John Schlagheck, executive secretary and business manager for the construction trades council, which represents 17 area building trades unions, said the call for a boycott is not about union members getting work at Kroger projects, although that would be good news.
“It’s about keeping everything local,” he said. “We’re saying, hire the people that are your customers, that’s the best policy.”
Kroger has reached out to the building trades council to see if the issue can be resolved, both sides said Thursday.
Mr. Schlagheck said there are many union and nonunion contractors in the Toledo area that need work.
Hiring either type would be preferable to bringing in out-of-state contractors, which he said Kroger has done for the Maumee project on Reynolds Road near Dussel Drive, and for other projects.
“Hire the locals. All these contractors around here, they need the work too,” Mr. Schlagheck said.
Mr. Schlagheck said the building and construction trades council had hoped that much, if not all, of the work on the Maumee project and the recent expansion of the Kroger store in Lambertville would go to local contractors and construction workers, but such was not the case.
The general contractor for the Maumee project is F.H. Martin Constructors, of Warren, Mich.
On Tuesday, council leaders decided to call for a local boycott of Kroger, which has its headquarters in Cincinnati, by placing a large ad in The Blade and having some union members hand out information about the council’s position at various area Kroger stores.
Jackie Siekmann, a Kroger Co. spokesman in Columbus, said the company has no problem with using local contractors or their workers, but it uses a competitive bid process for its construction projects. Ms. Siekmann said several Toledo area firms made bids for area work — including the Maumee project — but they were not the winning bidders.
“The award for work was based on price, quality, and performance, and in many cases the winners do use local workers,” she said.
“In fact we have used four local unionized contractors in the Toledo area on projects. But those contractors’ bids were not the most competitive this time.
“However, we encourage our general contractors to use union workers whenever possible,” the Kroger spokesman said.
Even though a local general contractor was not chosen to oversee the Maumee project, Ms. Siekmann said half of the labor on the project will consist of local hires, and some of those workers will be building trades members. Also, she said, a local electrical workers union is doing work on the Lambertville project, although she could not identify the union.
The retailer has used union labor for most of its projects in Ohio. Statewide, its stores are organized by the United Food and Commercial Workers union.

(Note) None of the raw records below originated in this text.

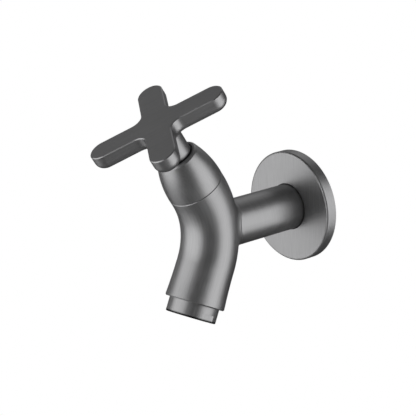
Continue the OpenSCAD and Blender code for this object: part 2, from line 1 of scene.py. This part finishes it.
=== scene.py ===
"""Looks for a wall-mounted tap: brushed gunmetal metal, its hidden cartridge and the stage around it."""

import json
import math

import bmesh
import bpy
from bpy.props import FloatProperty, FloatVectorProperty, PointerProperty
from mathutils import Matrix, Vector


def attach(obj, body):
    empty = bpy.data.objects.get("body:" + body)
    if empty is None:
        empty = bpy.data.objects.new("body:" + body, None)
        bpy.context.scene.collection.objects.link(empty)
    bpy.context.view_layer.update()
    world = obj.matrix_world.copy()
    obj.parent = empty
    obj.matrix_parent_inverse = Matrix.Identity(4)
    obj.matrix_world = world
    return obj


bl_info = {
    "name": "Wall Tap Dressing",
    "version": (1, 0, 0),
    "blender": (4, 5, 0),
    "location": "View3D > Sidebar > Wall Tap",
    "description": "Finishes the pieces of a wall-mounted tap and sets its stage",
    "category": "Object",
}

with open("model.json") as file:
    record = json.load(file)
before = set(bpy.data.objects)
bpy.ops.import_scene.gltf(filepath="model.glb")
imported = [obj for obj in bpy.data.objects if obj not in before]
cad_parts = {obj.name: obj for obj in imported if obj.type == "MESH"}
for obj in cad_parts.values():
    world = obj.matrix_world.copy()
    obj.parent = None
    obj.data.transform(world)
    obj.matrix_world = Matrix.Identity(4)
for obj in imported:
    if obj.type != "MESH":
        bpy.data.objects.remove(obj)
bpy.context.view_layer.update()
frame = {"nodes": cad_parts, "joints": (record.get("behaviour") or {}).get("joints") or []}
HINGE = next(joint for joint in frame["joints"] if joint["name"] == "handle_turn")
MEETING_POINT = Vector(HINGE["pos_m"])
VALVE_AXIS = Vector(HINGE["axis"])
VALVE_LEAN = math.atan2(-VALVE_AXIS.y, VALVE_AXIS.z)
ACROSS = Vector((1, 0, 0))


# Sizes and colours

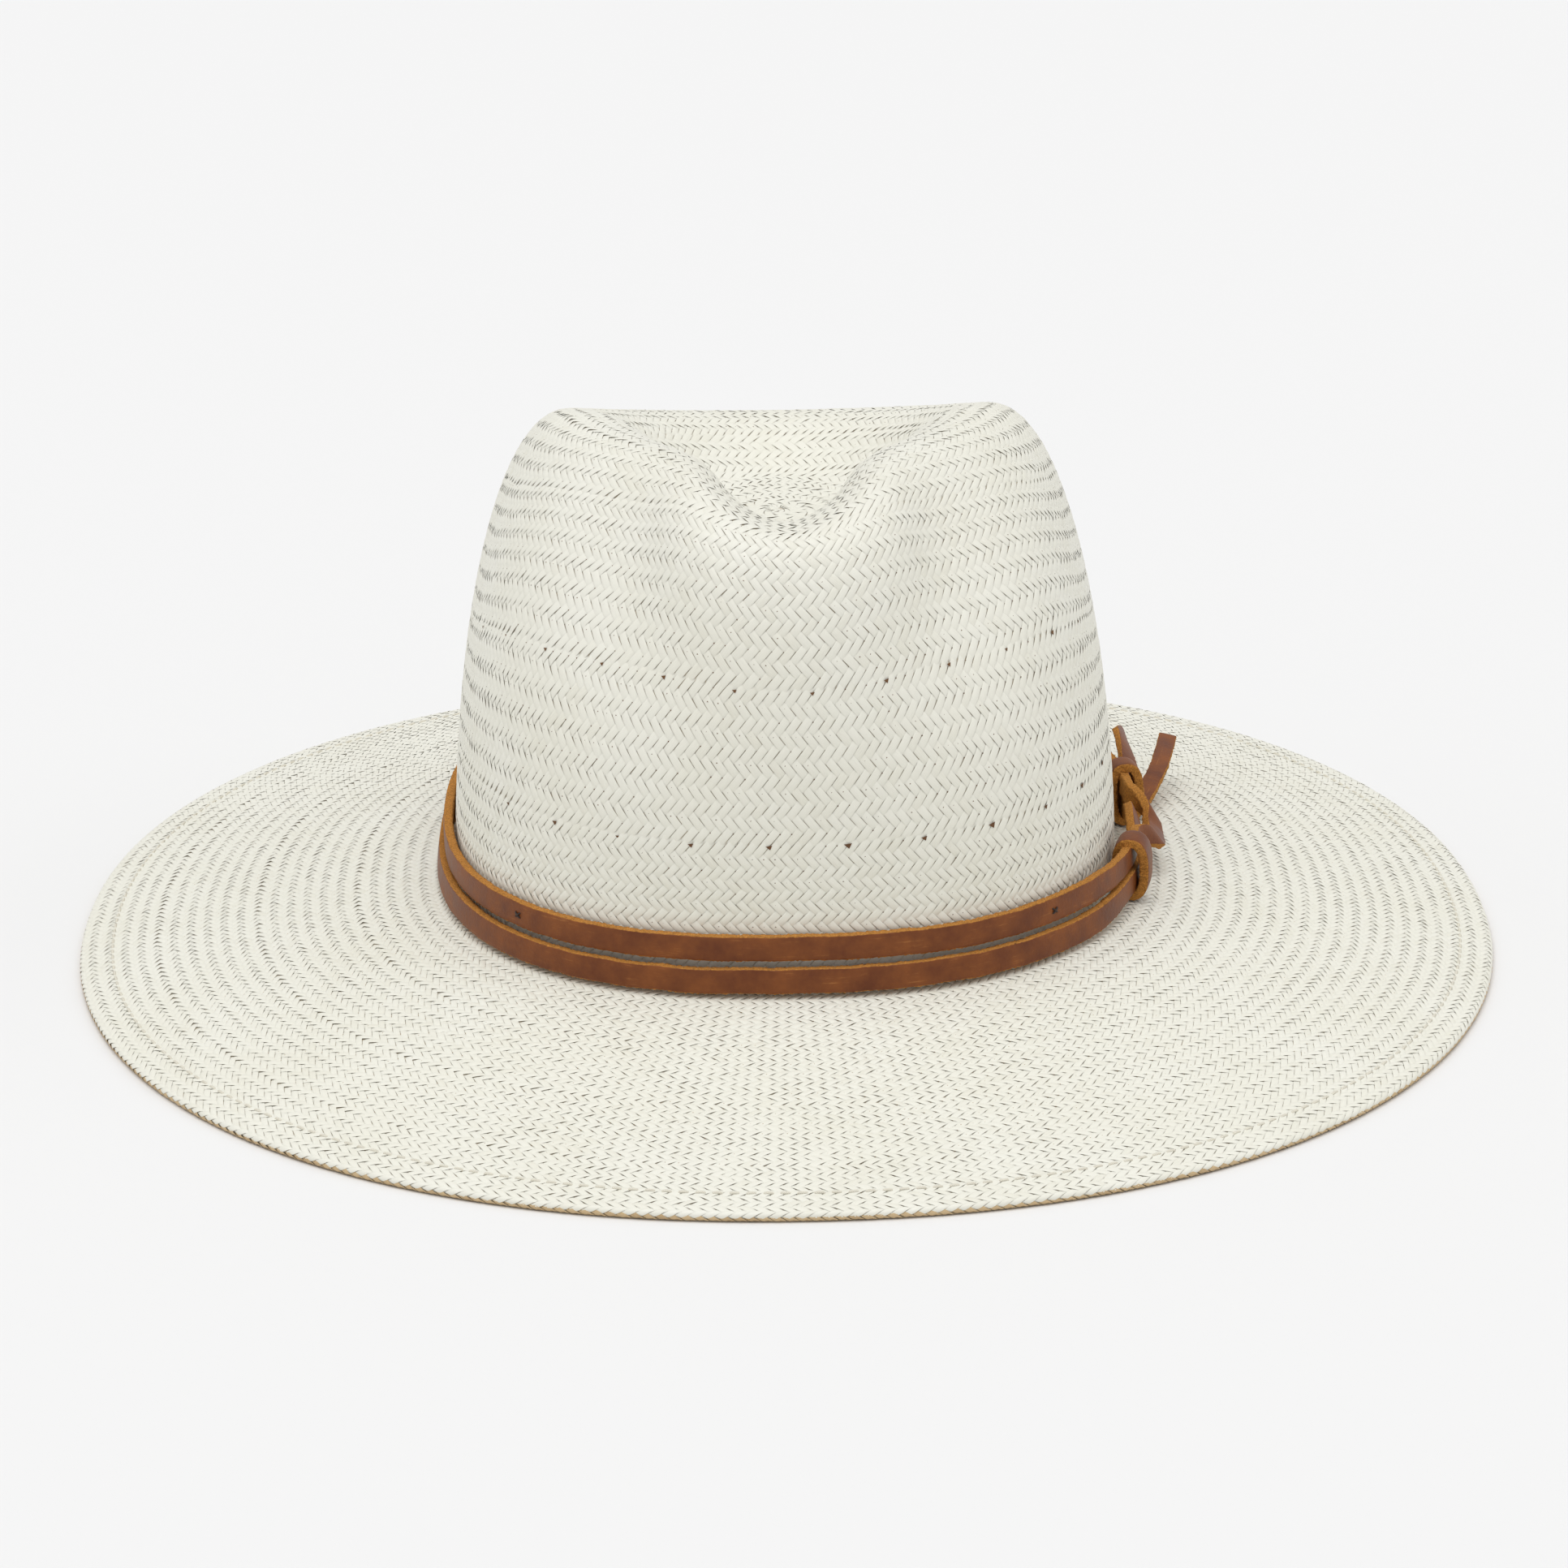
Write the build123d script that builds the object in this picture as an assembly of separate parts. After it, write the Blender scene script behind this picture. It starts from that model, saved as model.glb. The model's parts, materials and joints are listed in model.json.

Mr. Schlagheck said the building trades are hopeful that Kroger will reverse its position on selecting the lowest bidder for its projects and look more toward local contractors who are competitive but maybe not the lowest bid.
“There are people laid off here, but they will be using people coming in from out of town. … For years and years we’ve always done this type of work for them and worked with them, but now they’re using the lowest bid. We don’t know if it’s a corporate change or what,” Mr. Schlagheck said.
“There’s more projects coming up, and we’d prefer they do it the way they used to bid instead of using a race to the bottom line,” he added.